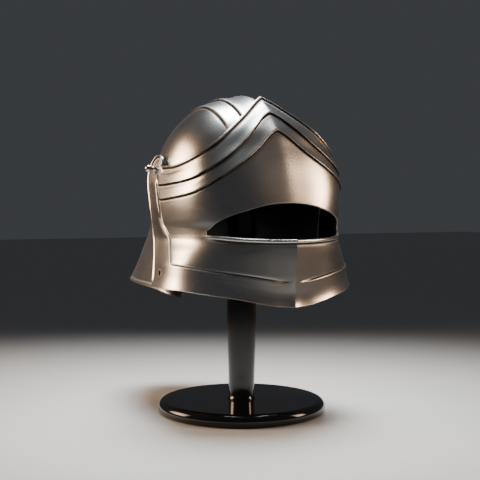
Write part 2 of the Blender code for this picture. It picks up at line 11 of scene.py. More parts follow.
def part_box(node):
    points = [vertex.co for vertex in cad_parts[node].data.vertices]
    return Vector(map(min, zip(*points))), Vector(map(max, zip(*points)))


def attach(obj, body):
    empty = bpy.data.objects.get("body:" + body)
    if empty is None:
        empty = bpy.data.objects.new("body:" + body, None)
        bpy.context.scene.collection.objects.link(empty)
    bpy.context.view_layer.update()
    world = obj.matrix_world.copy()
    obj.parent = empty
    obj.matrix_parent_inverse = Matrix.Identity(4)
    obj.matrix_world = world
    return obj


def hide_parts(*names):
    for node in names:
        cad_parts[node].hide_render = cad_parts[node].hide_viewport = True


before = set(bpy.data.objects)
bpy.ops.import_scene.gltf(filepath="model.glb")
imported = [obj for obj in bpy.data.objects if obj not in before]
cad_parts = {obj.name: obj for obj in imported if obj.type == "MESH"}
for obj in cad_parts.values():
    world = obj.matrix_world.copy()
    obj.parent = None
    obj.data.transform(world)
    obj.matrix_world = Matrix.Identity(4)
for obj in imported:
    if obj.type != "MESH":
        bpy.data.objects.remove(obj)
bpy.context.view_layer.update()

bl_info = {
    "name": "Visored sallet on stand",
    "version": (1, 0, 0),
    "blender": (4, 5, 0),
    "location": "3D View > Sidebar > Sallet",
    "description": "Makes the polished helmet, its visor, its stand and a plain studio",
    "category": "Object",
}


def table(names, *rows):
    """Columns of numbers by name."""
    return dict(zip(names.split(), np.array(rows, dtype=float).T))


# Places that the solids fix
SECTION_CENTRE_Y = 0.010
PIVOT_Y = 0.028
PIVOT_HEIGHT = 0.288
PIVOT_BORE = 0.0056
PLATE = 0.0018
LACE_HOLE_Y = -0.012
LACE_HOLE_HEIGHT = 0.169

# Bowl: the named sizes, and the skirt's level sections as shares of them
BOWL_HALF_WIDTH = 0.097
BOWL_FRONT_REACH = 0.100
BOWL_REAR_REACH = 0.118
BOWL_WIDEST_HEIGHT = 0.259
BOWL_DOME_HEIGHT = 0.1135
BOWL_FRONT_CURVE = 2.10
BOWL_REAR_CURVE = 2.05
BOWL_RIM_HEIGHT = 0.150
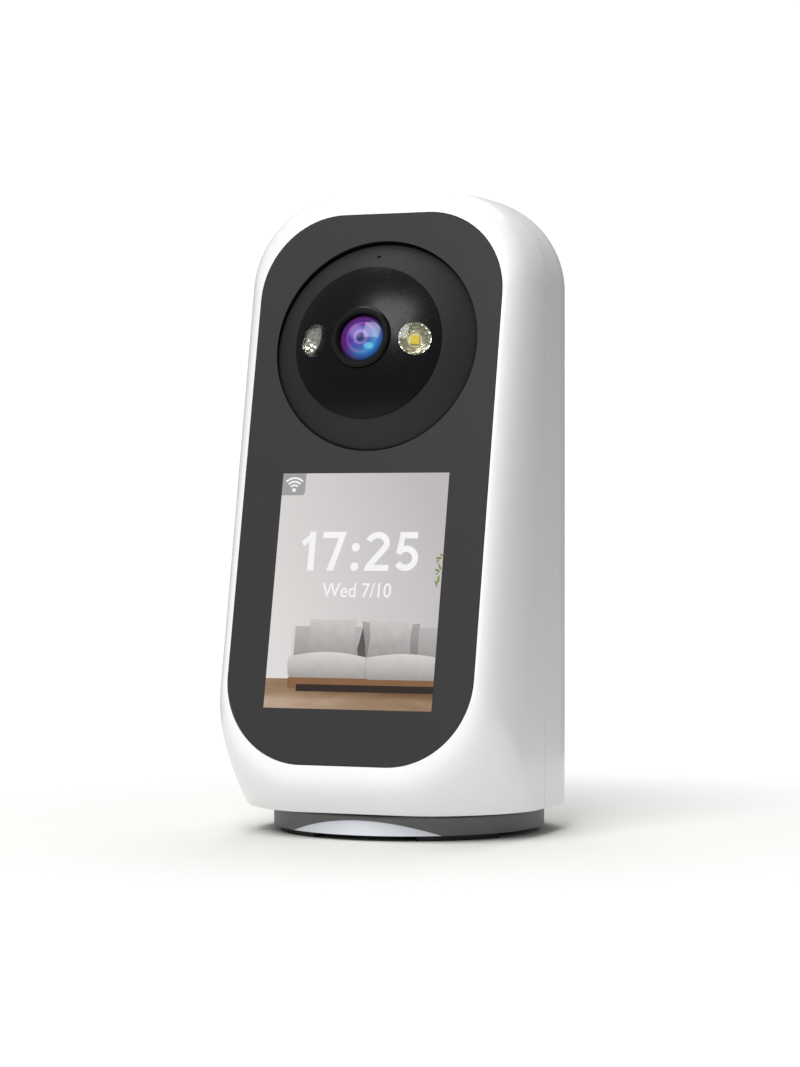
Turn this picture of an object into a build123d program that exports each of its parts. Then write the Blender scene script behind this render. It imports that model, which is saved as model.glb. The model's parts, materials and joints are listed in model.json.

· · · · ·

SET EXERCISE:
Reproduce verbatim only this range: the first line of the material through the line that contains "obj.data.transform(world)", inclusive.

RIGHT ANSWER:
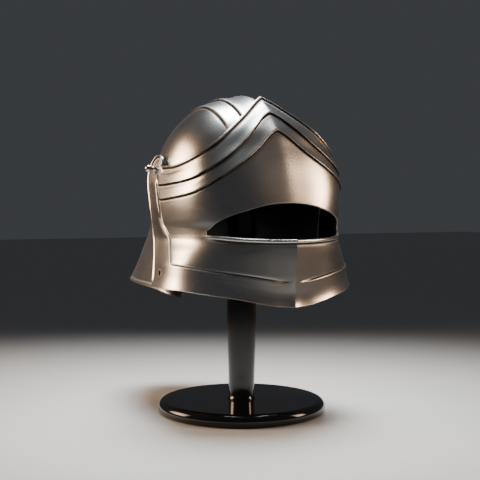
Write part 2 of the Blender code for this picture. It picks up at line 11 of scene.py. More parts follow.
def part_box(node):
    points = [vertex.co for vertex in cad_parts[node].data.vertices]
    return Vector(map(min, zip(*points))), Vector(map(max, zip(*points)))


def attach(obj, body):
    empty = bpy.data.objects.get("body:" + body)
    if empty is None:
        empty = bpy.data.objects.new("body:" + body, None)
        bpy.context.scene.collection.objects.link(empty)
    bpy.context.view_layer.update()
    world = obj.matrix_world.copy()
    obj.parent = empty
    obj.matrix_parent_inverse = Matrix.Identity(4)
    obj.matrix_world = world
    return obj


def hide_parts(*names):
    for node in names:
        cad_parts[node].hide_render = cad_parts[node].hide_viewport = True


before = set(bpy.data.objects)
bpy.ops.import_scene.gltf(filepath="model.glb")
imported = [obj for obj in bpy.data.objects if obj not in before]
cad_parts = {obj.name: obj for obj in imported if obj.type == "MESH"}
for obj in cad_parts.values():
    world = obj.matrix_world.copy()
    obj.parent = None
    obj.data.transform(world)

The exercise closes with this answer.